La organización del Congreso es ella misma absolutamente inadecuada al ejercicio de aquellos poderes que es indispensable confiar a la Unión. Una sola asamblea puede ser la depositaria idonea de las facultades estrechas y rodeadas de trabas que hasta ahora han sido delegadas a la jefatura federal; pero sería contrario a todos los principios de buen gobierno encomendarle esos poderes suplementarios que inclusive enemigos más moderados y más razonables de la Constitución propuesta, convienen que deben residir en los Estados Unidos. Si no se adoptara este plan, y si la necesidad de la Unión fuera capaz de resistir las ambiciosas miras de los hombres que edifican sobre su destrucción magníficos planes de engrandecimiento personal, sería probable que aceptáramos el proyecto de conferirle al Congreso poderes suplementarios, sin modificar su organización actual; y entonces, esta máquina, por culpa de la debilidad intrínseca de su estructura, se haría pedazos, a pesar de nuestros imprudentes esfuerzos por remendarla; o bien, aumentando gradualmente su fuerza y energía, acumularíamos en el mismo cuerpo las mas importantes prerrogativas de la soberanía, legando así a nuestra posteridad una de las formas de gobierno más execrables que haya inventado la fatuidad humana. Y habríamos creado en realidad esa misma tiranía que los adversarios de la nueva Constitución están o afectan estar tan ansiosos de conjurar.

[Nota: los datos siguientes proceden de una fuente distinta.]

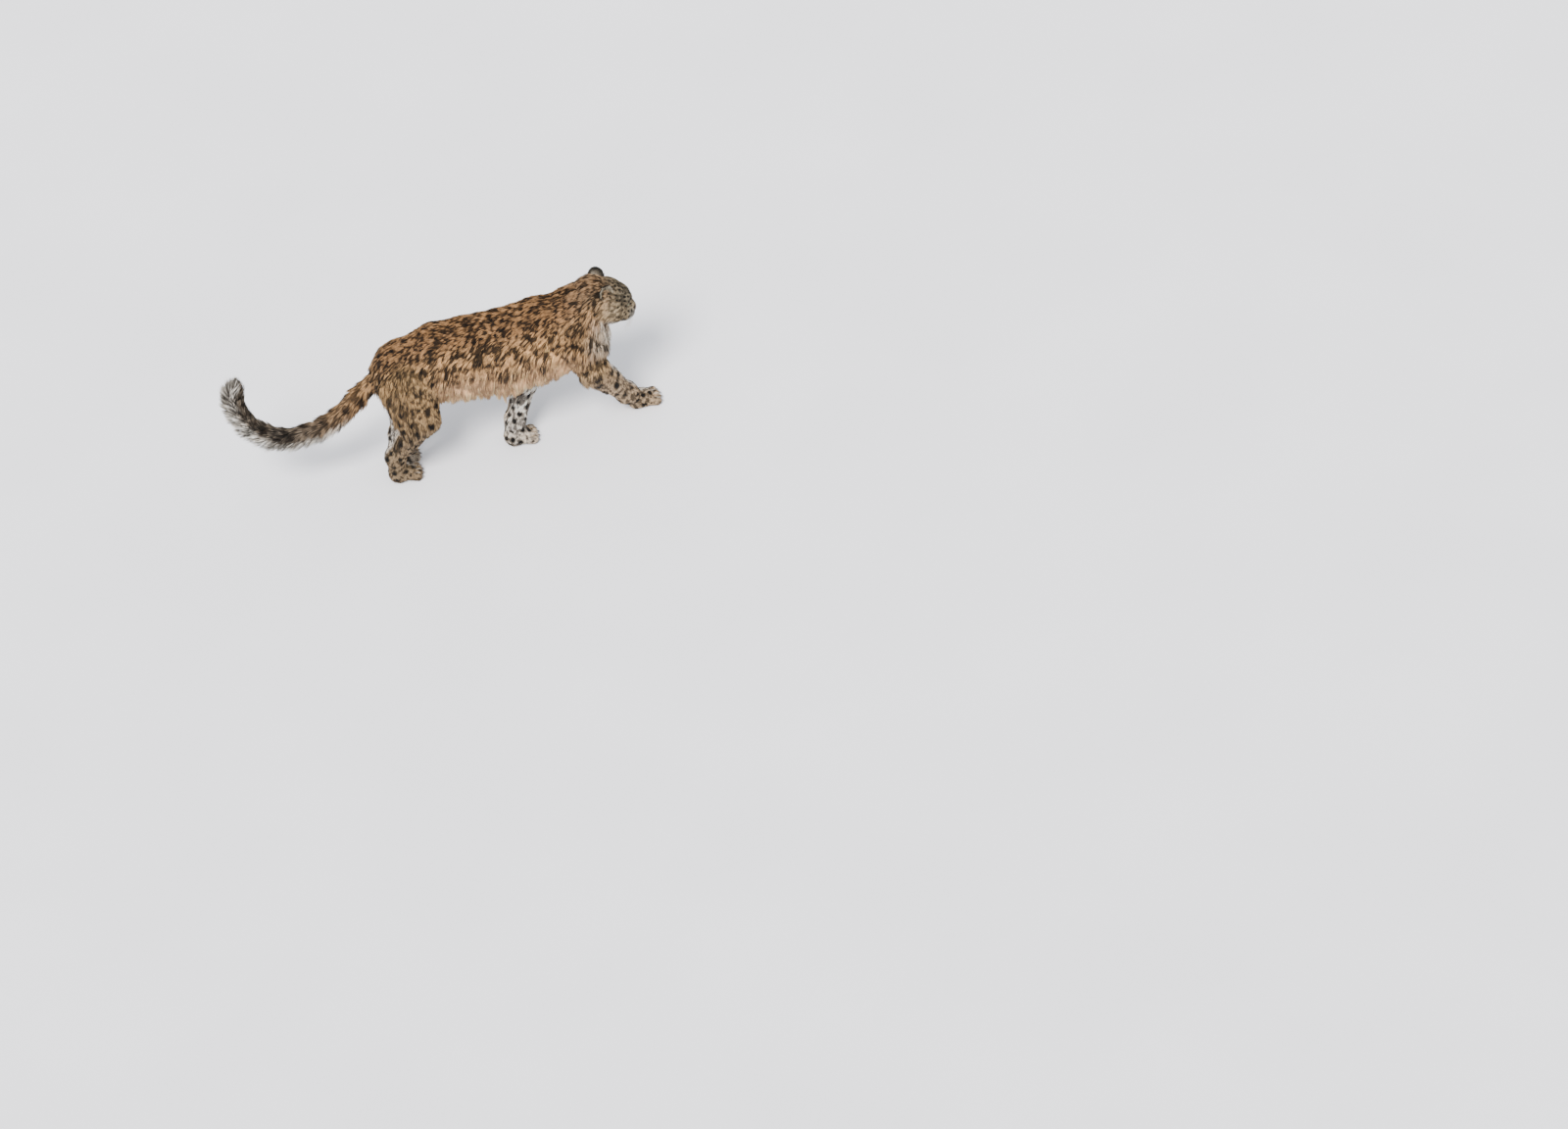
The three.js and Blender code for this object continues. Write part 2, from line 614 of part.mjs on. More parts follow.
// The long hair behind a thigh, from the seat down to the hock.
const thighCount = 6;
function thighLocks(leg, field) {
  const [root, bend] = leg.joints;
  const side = Math.sign(root.y);
  const heel = bend.clone().add(vec(leg.haunch, 0, 0));
  return Array.from({ length: thighCount }, (_, i) => {
    const share = (i + 0.5) / thighCount;
    const from = root.clone().add(vec(-30, 0, -20)).lerp(heel, share);
    const out = vec(-1, side * (i % 2 ? 0.85 : 0.25) + random(-0.1, 0.1), -0.1).normalize();
    const lie = vec(-0.1, 0, -1).addScaledVector(out, 0.12).normalize();
    return lock(rootUnder(field, from, out), lie, out, {
      length: random(80, 92), width: random(54, 60), rise: 16, bend: random(-7, 7),
    });
  });
}

const legBlend = 22;
const hipBlend = 40; // reach of the soft join to the body
const shoulderBlend = 28;
function legPieces(name) {
  const leg = legs[name];
  const [root, bend, ankle] = leg.joints;
  const [rootRadius, bendRadius, ankleRadius] = leg.radii;
  const { pad, toes, frame } = pawForms(leg);
  const pawTop = vec(-8, 0, 36).applyMatrix4(frame);
  const calf = leg.hind
    ? [
      limb(bend.clone().add(vec(-34, 0, -14)), 50, ankle.clone().lerp(bend, 0.45), 44),
      limb(root.clone().add(vec(-40, 0, -10)), 78, bend.clone().add(vec(leg.haunch, 0, 10)), 52, 0.8),
    ]
    : [limb(bend.clone().add(vec(-8, 0, 6)), 54, bend.clone().lerp(ankle, 0.45), 47)];
  const legField = blend(legBlend, [
    limb(root, rootRadius, bend, bendRadius, 0.8),
    limb(bend, bendRadius * 0.88, ankle, ankleRadius),
    ...calf,
    limb(ankle, ankleRadius, pawTop, 36),
    pad,
  ]);
  const field = blend(leg.hind ? hipBlend : shoulderBlend, [legField, bodyField]);
  const along = (a, b) => b.clone().sub(a).normalize();
  const kneeNormal = along(root, bend).add(along(bend, ankle)).normalize();
  const ankleNormal = along(bend, ankle).add(along(ankle, pawTop)).normalize();
  const made = (grow) => {
    const toeSkin = ({ field: toe, from, to }) => skinOver(toe,
      line(from.clone().applyMatrix4(frame), to.clone().applyMatrix4(frame)),
      { rings: 1, sides: 6, caps: 3, reach: 30, grow });
    const padAxis = line(vec(-14, 0, 31).applyMatrix4(frame), vec(32, 0, 29).applyMatrix4(frame));
    return {
      upper: skinOver(field, line(root, bend),
        { rings: 6, sides: 16, caps: 3, reach: rootRadius * 1.3, upward: LEFT, grow }),
      lower: skinOver(field, line(bend, ankle),
        { rings: 6, sides: 14, caps: 3, reach: bendRadius * 1.6, upward: LEFT, grow }),
      foot: joined([
        skinOver(field, line(ankle, pawTop), { rings: 2, sides: 10, caps: 2, reach: 50, upward: LEFT, grow }),
        skinOver(pad, padAxis, { rings: 1, sides: 12, caps: 3, reach: 60, grow }),
        ...toes.map(toeSkin),
      ]).trimByPlane([0, 0, 1], 0),
    };
  };
  const outside = vec(0, Math.sign(root.y), 0);
  const cut = ({ upper, lower, foot }) => ({
    upper: ahead(behind(behind(upper, bend, kneeNormal), neckRoot, neckNormal), vec(0, 0, 0), outside),
    lower: behind(ahead(lower, bend, kneeNormal), ankle, ankleNormal),
    foot: ahead(foot, ankle, ankleNormal),
  });
  const bare = made(0);
  const { upper, lower, foot } = made(2 * pieceGap);
  const below = joined([lower, foot]);
  const whole = [behind(upper, bend, kneeNormal), below];
  if (leg.hind) {
    const hair = joined(thighLocks(leg, field)).subtract(below);
    bare.upper = bare.upper.add(hair);
    whole.push(hair);
  }
  return { cut: cut(bare), below, whole: joined(whole) };
}

const legSolids = [];
const legWholes = [];
const trunkAndTail = trunkGrown.add(tailSkin(2 * pieceGap));
for (const name of Object.keys(legs)) {
  const { cut, below, whole } = legPieces(name);
  legSolids.push(below);
  legWholes.push(whole);
  keep(`leg_${name}_upper`, cut.upper.subtract(trunkAndTail), "tan");
  keep(`leg_${name}_lower`, cut.lower.subtract(trunkAndTail), "grey");
  keep(`paw_${name}`, cut.foot, "pale");
}

const tail = tailSkin(0).add(joined(tailLocks).subtract(joined(legWholes))).subtract(trunkGrown);
["tail_root", "tail_middle", "tail_bend", "tail_tip"].forEach((name, i, names) => {
  const [from, to] = [tailShares[i], tailShares[i + 1]];
  let length = tail;
  if (i > 0) length = ahead(length, tailCurve.getPointAt(from), tailCurve.getTangentAt(from));
  if (i + 1 < names.length) length = behind(length, tailCurve.getPointAt(to), tailCurve.getTangentAt(to));
  keep(name, length, "tan");
});

// Torso, neck and head

const fringeAndThroat = joined([...pair(fringeLocks).flat(), ...throatHair]).subtract(joined(legWholes));
keep("torso", behind(trunk.add(fringeAndThroat), neckRoot, neckNormal), "tan");
const neckWhole = joined([neckSkin, ...ruffHair, ...throatHair]).subtract(joined(legSolids));
keep("neck", behind(ahead(neckWhole, neckRoot, neckNormal), throat, throatNormal), "grey");

const eyes = joined(pair((s) => eyeball(s, pieceGap)));
let head = ahead(joined([headSkin(0), ...ruffHair]), throat, throatNormal);
head = joined([head, lids(1), lids(-1)]).subtract(eyes).subtract(noseSkin(2 * pieceGap));
head = head.subtract(mouthGroove(1)).subtract(mouthGroove(-1));
keep("head", head, "grey");
keep("nose", noseSkin(0).subtract(nostrils), "dark");
const headGrown = headSkin(2 * pieceGap);
for (const [name, side] of [["left", 1], ["right", -1]]) {
  keep(`ear_${name}`, ear(side).subtract(headGrown), "dark");
  keep(`eye_${name}`, eyeball(side, 0), "eye");
}

// The model, centred over the floor

const leopard = new THREE.Group();
for (const [name, { solid, coat }] of Object.entries(nodes)) {
  const made = solid.getMesh();
  const geometry = new THREE.BufferGeometry()
    .setAttribute("position", new THREE.BufferAttribute(made.vertProperties, 3))
    .setIndex(new THREE.BufferAttribute(made.triVerts, 1));
  const mesh = new THREE.Mesh(geometry, new THREE.MeshStandardMaterial(coats[coat]));
  mesh.name = name;
  leopard.add(mesh);
}
const size = new THREE.Box3().setFromObject(leopard);
const middle = size.getCenter(vec(0, 0, 0));
for (const mesh of leopard.children) mesh.position.set(-middle.x, -middle.y, -size.min.z);

export default leopard;
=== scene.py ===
"""A snow leopard in its winter coat, life size, in mid stride.

The shape under the coat is built from rounded forms, in millimetres and in the animal's own frame:
x ahead of the right hind paw, y to its left, z above the floor. The coat is many small solid tufts.
"""

from __future__ import annotations

import logging
import math
from dataclasses import dataclass, field
from enum import Enum
from typing import Callable, Sequence

import bpy
import numpy as np
from mathutils import Matrix, Vector

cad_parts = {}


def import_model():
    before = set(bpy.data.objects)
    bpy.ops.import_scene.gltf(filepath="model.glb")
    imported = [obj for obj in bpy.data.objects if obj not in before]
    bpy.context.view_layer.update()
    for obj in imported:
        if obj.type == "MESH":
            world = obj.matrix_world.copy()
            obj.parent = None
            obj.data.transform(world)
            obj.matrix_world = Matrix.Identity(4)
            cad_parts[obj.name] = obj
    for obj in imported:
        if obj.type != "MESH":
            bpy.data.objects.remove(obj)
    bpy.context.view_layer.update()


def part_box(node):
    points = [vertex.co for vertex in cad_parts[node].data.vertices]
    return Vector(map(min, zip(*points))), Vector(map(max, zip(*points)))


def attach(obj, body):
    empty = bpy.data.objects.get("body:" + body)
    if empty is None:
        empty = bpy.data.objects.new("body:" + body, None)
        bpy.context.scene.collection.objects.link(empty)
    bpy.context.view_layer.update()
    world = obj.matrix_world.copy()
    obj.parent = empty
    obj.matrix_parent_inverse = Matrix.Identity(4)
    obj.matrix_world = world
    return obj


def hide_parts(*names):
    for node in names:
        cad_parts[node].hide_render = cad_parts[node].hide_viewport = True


LOG = logging.getLogger("snow_leopard")
MM = 0.001
PHOTO_WIDTH = 1600
PHOTO_HEIGHT = 1152

WITHERS_HEIGHT = 600.0
TRUNK_LENGTH = 840.0
FRINGE_DROP = 105.0
CORE_SHARE = 0.45
TAIL_RADIUS = 48.0
TAIL_FLESH = 25.0
EYE_RADIUS = 14.5
PAW_SCALE = 120.0 / 126.0
COAT_COLOUR = "coat_colour"

Array = np.ndarray
Piece = bpy.types.Object
Field = Callable[[Array], Array]
SkinField = Callable[[Array, Array], Array]
Colour = tuple[float, float, float]


def point(x: float, y: float, z: float) -> Array:
    """Makes a point in millimetres."""
    return np.array((x, y, z), float)


def place(along: float, left: float, up: float) -> Array:
    """Finds a place on the animal.

    Args:
        along: Share of the trunk's length ahead of the right hind paw.
        left: Millimetres to the animal's left.
        up: Share of the height at the withers.

    Returns:
        The place, in millimetres.
    """
    return point(along * TRUNK_LENGTH, left, up * WITHERS_HEIGHT)


def unit(vectors: Array) -> Array:
    """Scales vectors to length one."""
    lengths = np.linalg.norm(vectors, axis=-1, keepdims=True)
    return vectors / np.maximum(lengths, 1e-9)


def smooth_step(low: float, high: float, values: Array) -> Array:
    """Eases from 0 at low to 1 at high.

    Args:
        low: Where the result is 0.
        high: Where the result is 1.
        values: The values to ease.

    Returns:
        The eased values.
    """
    share = np.clip((values - low) / (high - low), 0.0, 1.0)
    return share * share * (3.0 - 2.0 * share)


def linear(red: float, green: float, blue: float) -> Array:
    """Turns a screen colour of 0 to 255 into the light that a shader reads.

    Args:
        red: Red of 0 to 255.
        green: Green of 0 to 255.
        blue: Blue of 0 to 255.

    Returns:
        The three linear values.
    """
    screen = np.array((red, green, blue), float) / 255.0
    return np.where(screen <= 0.04045, screen / 12.92, ((screen + 0.055) / 1.055) ** 2.4)


def mixed(first: Array, second: Array, share: Array) -> Array:
    """Goes from one colour to another.

    Args:
        first: The colour where the share is 0, or a row of it for each place.
        second: The colour where the share is 1, or a row of it for each place.
        share: One share for each place.

    Returns:
        A row for each place.
    """
    return first * (1 - share[:, None]) + second * share[:, None]


def wobble(points: Array, scale: float, seed: int) -> Array:
    """Smooth noise of about -1 to 1 over space.

    Args:
        points: Places in millimetres.
        scale: Size of the noise's lumps in millimetres.
        seed: Which noise it is.

    Returns:
        One value for each point.
    """
    rng = np.random.default_rng(seed)
    waves = 9
    ways = unit(rng.normal(size=(waves, 3))) * rng.uniform(0.7, 1.6, (waves, 1))
    phases = rng.uniform(0.0, 2.0 * math.pi, waves)
    return np.sin(points @ ways.T * (2.0 * math.pi / (scale * 2.2)) + phases).mean(axis=1) * 2.2


def nearest_few(points: Array, spots: Array, count: int) -> Array:
    """Finds the nearest of some spots.

    Args:
        points: Where to look from.
        spots: The spots.
        count: How many to find.

    Returns:
        For each point a row of the spots' numbers, in no order.
    """
    found, chunk = [], 8000
    for start in range(0, len(points), chunk):
        part = points[start : start + chunk]
        squares = (spots**2).sum(1) - 2 * part @ spots.T
        found.append(np.argpartition(squares, count - 1, axis=1)[:, :count])
    return np.concatenate(found)


# Forms


@dataclass(frozen=True)
class Limb:
    """Flesh between two centres, with a radius at each.

    Attributes:
        start: The first centre.
        start_radius: Radius there.
        end: The second centre.
        end_radius: Radius there.
        width: How much the form is stretched to the left and right.
    """

    start: Array
    start_radius: float
    end: Array
    end_radius: float
    width: float = 1.0

    def __call__(self, points: Array) -> Array:
        """Gives each point's distance to the surface, below zero inside."""
        along = self.end - self.start
        off = points - self.start
        share = np.clip(off @ along / max(float(along @ along), 1e-6), 0.0, 1.0)
        off = off - share[:, None] * along
        off[:, 1] /= self.width
        radius = self.start_radius + (self.end_radius - self.start_radius) * share
        return np.linalg.norm(off, axis=1) - radius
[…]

Ha contribuido, y no poco, a las deficiencias de nuestro sistema federal el que no recibiera nunca la ratificación del pueblo. Sin más cimientos que la aprobación de las distintas legislaturas, ha tenido frecuentemente que enfrentarse con intrincadas cuestiones respecto a la validez de sus poderes, y ha dado nacimiento en ciertas ocasiones a la monstruosa doctrina del derecho de revocación legislativa. Como le debía su ratificación a la ley de un Estado, se ha argumentado que esta misma autoridad podría derogar la ley que lo había ratificado. Por crasa que sea la herejía de sostener que quienes son partes en un pacto tienen derecho a rescindir ese mismo pacto, la doctrina en sí cuenta con respetables defensores. La posibilidad de que surja una cuestión de esta naturaleza prueba la necesidad de asentar los cimientos de nuestro gobierno nacional sobre una base más firme que la sola sanción por parte de una autoridad delegada. El edificio del imperio americano debe descansar sobre la sólida base del consentimiento del pueblo. Las corrientes del poder nacional deben fluir inmediatamente de esa fuente pura, origen de toda autoridad legítima.

PUBLIO

(Alexander Hamilton es a quien se considera autor de este escrito)




Notas

(1) Hasta donde puedo recordar, en este sentido fue el discurso que pronunció al presentar el último proyecto de ley.- PUBLIO.

(2) Enciclopedia, artículo Imperio.- PUBLIO.

(3) Nuevo Hampshire, Rhode Island, Nueva Jersey, Delaware, Georgia, Carolina del Sur y Maryland forman una mayoría del número total de Estados, a pesar de que no contienen la tercera parte de la población.- PUBLIO.

(4) Agréguense Nueva York y Connecticut a los siete anteriores y no llegarán a La máyoría.- PUBLIO.